Friday, May 6, 2011

Reflections on the Freedom Riders

May 4th marked the 50th anniversary of the Freedom Riders.   If you didn’t know, Freedom Riders were civil rights activists (both black and white) who rode interstate buses into the segregated south.   The first Freedom Riders left Washington D.C. on May 4th 1961…they never made it to their final destination…New Orleans.   They were met with violence in Mississippi and elsewhere as witnessed below.



I was only 14 years old then and living in the south Bronx (New York City).   At that time, I had never been further south than Philadelphia, PA… and anywhere further south than that seemed like another country to me.   My view of the south was based on what I had seen on our black & white TV (like the picture above) and when my grandfather reported on what he had read in the newspapers.   Years later…my uncle also told me his story about accompanying my great-grandmother on a train trip from New York City to Manassas, Virginia back in the late 40’s.   Once they arrived in Washington, D.C. they had to switch trains…and had to sit in the car designated for “Negroes” for the remainder of their short trip to Virginia.



Even as a child, and then a Bronx teenager, I could go to any public bathroom.   My friends and I enjoyed movies at the infamous Loew’s Paradise theater on Fordham Road…in an exclusively white neighborhood and we weren’t relegated to the balcony!   Sure we knew that there were a few neighborhoods within the Bronx that were not the most hospitable to “Negroes” and we avoided them (check out “A Bronx Tale”…awesome!)   Never the less, I had several white friends in elementary school (before their parents moved out of the area within a few years).   Can you imagine, one of my closest friends was named Igor Heitlinger!   (I need to try to find him).
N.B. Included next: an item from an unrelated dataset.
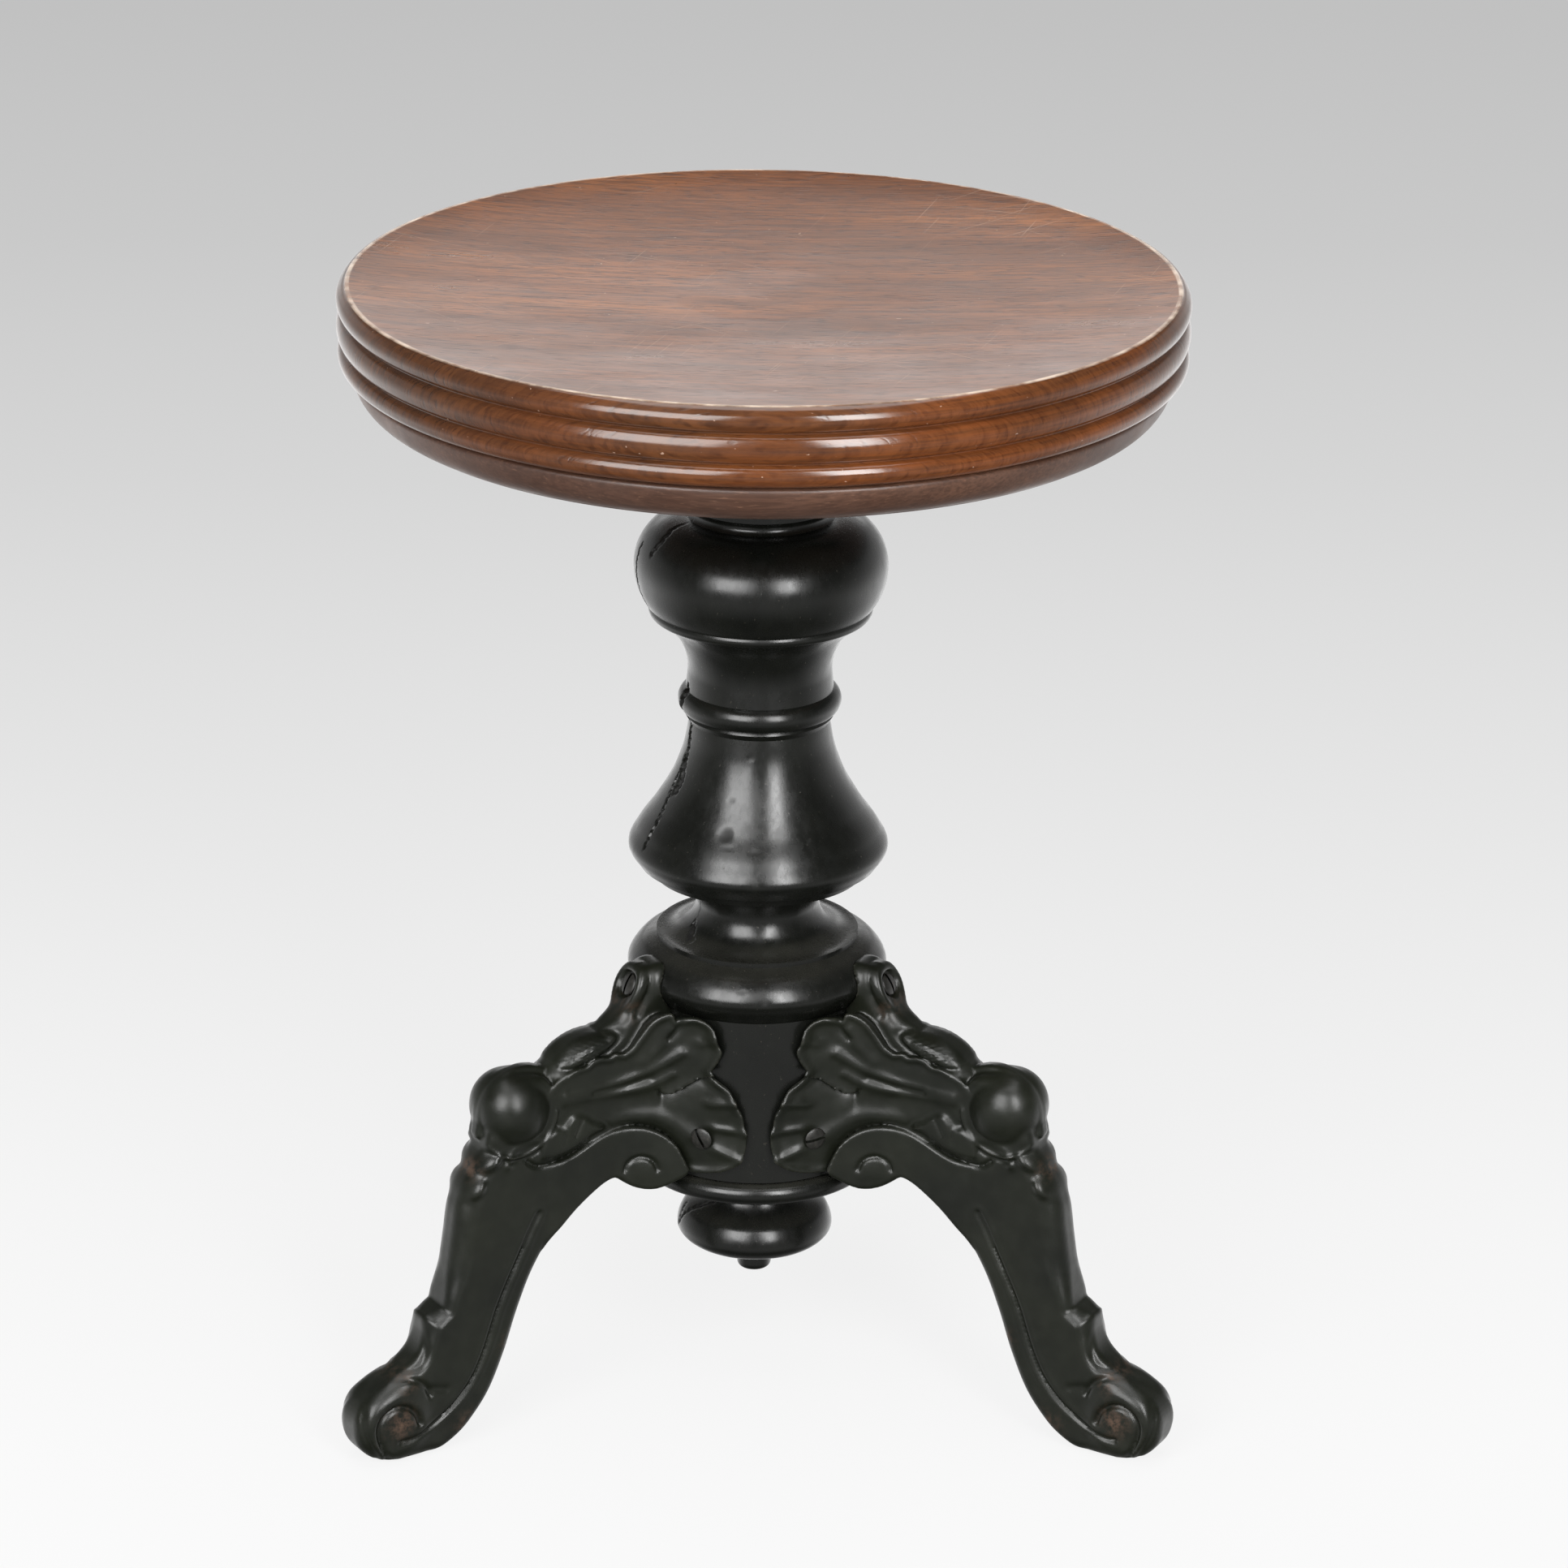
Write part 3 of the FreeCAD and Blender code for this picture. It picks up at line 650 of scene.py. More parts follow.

I was one of two “coloreds” in Junior High School (my Mom falsified my address so that I could take advantage of what she perceived was a better opportunity…which it was).   Then, I attended James Monroe High School…a miniature “United Nations” at the time.   I had friends of all ethnicities…and still do!   A few interracial couples even attended the prom!   It was during the later years in high school that I became more and more aware of the atrocities happening in the south.   But again…that was another world to me.

Then I attended the University of Dubuque, in Dubuque, Iowa (that’s a whole ‘nother story).   With a total student population of just over 1100, there were about 20 “Negroes” attending the university during my freshman year.   Given my past school experiences…this low ratio didn’t phase me at all.   And besides…I was in Iowa…a state not heavily populated with us folk!   In subsequent years…more “Negroes” attended…many from the south.   At the time, to me, Dubuque was an island, isolated from the craziness of the racial turmoil escalating in the south.   I used to joke “light-heartedly” with the southern “Negroes” attending the university, how they put up with this?   I just could not comprehend it.   Little did I know about the crap they had to live with while growing up.   It was just incomprehensable to me.

Now…50 years later…knowing what I know, I would love to have an in-depth conversation with those southern “Negroes” to get their perspective on what it was really like growing up in the South back in those days.   I ask now because I think they may have been somewhat “at a distance” from the white folks during their Dubuque experience.   That’s just my perception.   At the time, as a boy from the “integrated” north, I couldn’t see nor understand why there may have been this “distance”.   After watching some of the coverage last week on the Freedom Riders…now I think I know why.   I will definitely be watching the “Freedom Riders” special on PBS next week.   I’m sure I’ll learn even more!

As my immediate family and close friends will attest, one of my favorite sayings is that “you are a product of your environment”!